Legislators mostly defend the current practice of drawing their own districts with “Those elected are the best to choose what their district encompasses as they know their district best.” And that “Legislators have the most experience in redistricting because they’ve done it before.”

I beg to differ.

There are two sets of people who commonly have campaigned in a district: winners and losers. So, while winners say they are best to judge, a better argument could be said of the losers, as they know more about structural disadvantages they might face.

Secondly, current legislators cannot point to experience either.

I counted only 13 out of 100 members of the West Virginia House of Delegates who have ever been through redistricting. Similarly, only 10 of the 34 members of the state Senate have participated in the practice. So, current members of the Legislature are inexperienced in redistricting.

What’s better? An independent commission structured along the lines of the Iowa plan.

There, the majority and minority leader of each chamber appoints two members to a redistricting commission. These appointees face restrictions as they, or any member of their immediate family, cannot be elected officials nor be employed by one. Neither can they be a current member of a party’s executive committee. Other conditions may be imposed, as well.
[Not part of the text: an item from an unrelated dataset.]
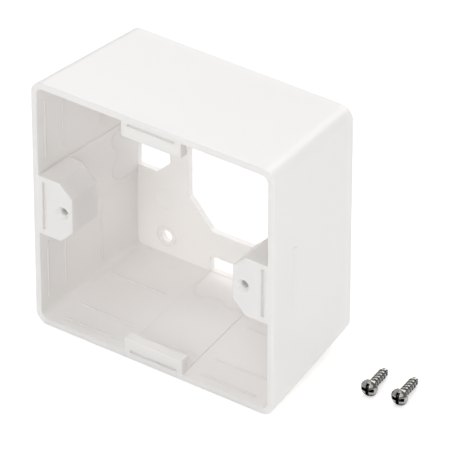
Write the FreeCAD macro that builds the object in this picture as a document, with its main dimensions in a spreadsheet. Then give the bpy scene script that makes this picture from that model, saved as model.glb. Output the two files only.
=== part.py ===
import FreeCAD, Part
import math
import os
import Sketcher

# Surface mount jack box, 80 x 80 x 42 mm, with the two faceplate screws that come with it.
# Millimetres. +Z is up, the open front faces -Y, the back plate lies against the wall on Y = 0.

doc = FreeCAD.newDocument("jack_box")

# ---------------------------------------------------------------- driving sizes
sheet = doc.addObject("Spreadsheet::Sheet", "Sizes")
SIZES = [
    ("box_width", 80.0, "outside width at the open front"),
    ("box_height", 80.0, "outside height at the open front"),
    ("box_depth", 42.0, "front rim to wall"),
    ("draft_in", 3.0, "how far each outer wall leans in by the back"),
    ("rim_wall", 2.0, "wall thickness at the front rim"),
    ("back_wall", 3.3, "wall thickness at the back plate"),
    ("plate_thick", 2.0, "back plate thickness"),
    ("corner_out", 4.0, "outside corner radius"),
    ("corner_in", 2.2, "inside corner radius"),
    ("rim_edge", 0.35, "softened edge of the rim"),
    ("lane_half", 9.8, "half width of the raised lane down the middle of each wall"),
    ("lane_proud", 0.3, "how far a lane stands off its wall"),
    ("screw_inset", 8.0, "wall face to the centre of a faceplate screw, at the rim"),
    ("boss_lip", 3.3, "screw block, screw centre to free side"),
    ("boss_half", 9.5, "half height of a screw block"),
    ("boss_bevel", 4.1, "bevel on the free corners of a screw block"),
    ("boss_length", 11.8, "screw block, front to back"),
    ("boss_taper", 2.0, "draft of a screw block in degrees"),
    ("boss_edge", 0.9, "rounding of the far end of a screw block"),
    ("pilot_bore", 2.2, "pilot hole for the screw thread"),
    ("pilot_mouth", 4.1, "mouth of the pilot hole"),
    ("pilot_length", 9.0, "depth of the pilot hole"),
    ("lug_half", 9.8, "half length of a clip lug"),
    ("lug_reach", 4.8, "clip lug, wall face to free edge"),
    ("lug_thick", 2.8, "clip lug, front to back"),
    ("groove_half", 7.75, "half length of a sink groove"),
    ("groove_gap", 1.2, "sink groove in a screw block, gap to the wall"),
    ("lug_groove_gap", 0.2, "sink groove in a clip lug, gap to the wall"),
    ("groove_wide", 0.9, "width of a sink groove"),
    ("groove_depth", 0.8, "depth of a sink groove"),
    ("web_x", 6.3, "plate left between the cable opening and a side window"),
    ("web_z", 8.3, "plate left between the cable opening and a top or bottom window"),
    ("mouth_cut_x", 7.8, "cable opening, corner cut along X"),
    ("mouth_cut_z", 9.0, "cable opening, corner cut along Z"),
    ("mouth_round", 2.0, "cable opening, corner rounding"),
    ("side_half", 7.0, "side window, half height"),
    ("side_reach", 11.0, "side window, from the wall"),
    ("side_cut", 4.4, "side window, corner cut"),
    ("end_half", 8.6, "top and bottom window, half width"),
    ("end_reach", 5.0, "top and bottom window, from the wall"),
    ("fix_in_x", 10.0, "wall fixing hole, from the side wall"),
    ("fix_in_z", 6.0, "wall fixing hole, from the top or bottom wall"),
    ("fix_bore", 3.8, "wall fixing hole"),
    ("fix_ring", 6.8, "ring round a wall fixing hole"),
    ("fix_ring_wide", 0.45, "width of that ring"),
    ("fix_ring_deep", 0.15, "depth of that ring"),
    ("pin_in_x", 9.0, "ejector mark, from the side wall"),
    ("pin_in_z", 18.2, "ejector mark, from the top or bottom wall"),
    ("pin_mark", 6.0, "ejector mark"),
    ("pin_deep", 0.06, "depth of an ejector mark"),
    ("knock_half", 8.8, "knock-out, half width"),
    ("knock_long", 13.0, "knock-out, from the wall side of the box"),
    ("knock_corner", 2.4, "knock-out, corner cut"),
    ("knock_notch_half", 3.7, "knock-out, notch half width"),
    ("knock_notch_deep", 1.8, "knock-out, notch depth"),
    ("knock_line", 0.5, "knock-out, width of the weakened line"),
    ("knock_cut", 0.2, "knock-out, depth of the weakened line"),
    ("mark_wide", 0.5, "witness line, width"),
    ("mark_proud", 0.2, "witness line, height"),
    ("mark_gap", 4.1, "witness line, gap to the lane"),
    ("mark_end", 7.7, "witness line, from the outside of the next wall"),
    ("mark_one", 3.2, "first witness line, from the rim"),
    ("mark_two", 10.2, "second witness line, from the rim"),
    ("mark_three", 25.2, "third witness line, from the rim"),
    ("screw_head", 5.0, "screw head diameter"),
    ("screw_dome", 1.9, "screw head height"),
    ("screw_brim", 0.5, "height of the straight brim of the head"),
    ("screw_core", 2.1, "screw core diameter"),
    ("screw_thread", 2.8, "screw thread diameter"),
    ("screw_shank", 10.8, "screw length under the head"),
    ("screw_tip", 0.7, "bluntly tapered tip of the screw"),
    ("cross_wide", 1.0, "width of the cross recess arms"),
    ("cross_long", 3.7, "length of the cross recess arms"),
    ("cross_deep", 1.3, "depth of the cross recess"),
    ("left_x", 55.45, "left screw, place of the head along X"),
    ("left_y", -17.9, "left screw, place of the head along Y"),
    ("right_x", 64.55, "right screw, place of the head along X"),
    ("right_y", -16.7, "right screw, place of the head along Y"),
    ("screw_turn", 9.0, "how far the screws are turned on the floor, degrees"),
]
VALUE = {}
for row, (alias, value, note) in enumerate(SIZES, start=1):
    sheet.set("A%d" % row, alias)
    sheet.set("B%d" % row, repr(value))
    sheet.set("C%d" % row, note)
    sheet.setAlias("B%d" % row, alias)
    VALUE[alias] = value
doc.recompute()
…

Remember, redistricting is a political process; it’s not nonpolitical. Thus, we need people who are politically aware, but not dependent upon the outcome.

These four members then select a fifth member by majority vote, meaning at least one or more commissioners must vote for a commissioner of another party, giving it a true bipartisan essence.

This commission then supervises the legislative staff’s map-drawing activities. Furthermore, the commission prevents party registration totals or the residences of office holders from influencing the district boundaries.

Commissioners may only consider compactness of districts, contiguous areas, equal population and preserving existing political boundaries as much as possible (county and city boundaries, for instance). Other conditions may be imposed by the legislature.

Under the Iowa model, once complete, maps are presented to the legislature for an up or down vote. If rejected, the map drawers start over. The legislators have no idea whether the next map will be better or worse for them, although notes may be appended for the map creators.

The legislature then gets three tries. If rejected three times, the Iowa map goes to their Supreme Court, which then draws districts that the legislature must accept.

Compare this process with West Virginia.

According to a report released this month by the Institute of Southern Studies, which shows a “Gerrymandering Threat Index” for all 50 states, West Virginia is at high risk of having its legislative election districts politically rigged for the next decade. In West Virginia, they found:

  • Politicians control how districts are drawn. The Legislature may decide by simple majority as to what voters are included in which districts, subject to a gubernatorial veto. Even then, the governor’s veto may be overridden with a simple majority vote.
  • Districts may be drawn in secret. No public hearings are required. In the 2011 redistricting, our state Senate held nine informal meetings while the House of Delegates held none.
  • Election maps may be rigged for partisan gain. There are no checks in our process that prevent purely partisan maps. Republicans hold 77% of the House of Delegates and 68% of the Senate, plus the governorship.
  • Overall, legal standards by which districts are drawn are not well defined in West Virginia. Because of these weak legal standards, results of the current process are hard to challenge in court.

Redistricting is at the heart of our democracy. Should it be left up to those who benefit to create districts, or should we use another process? Let’s use another process.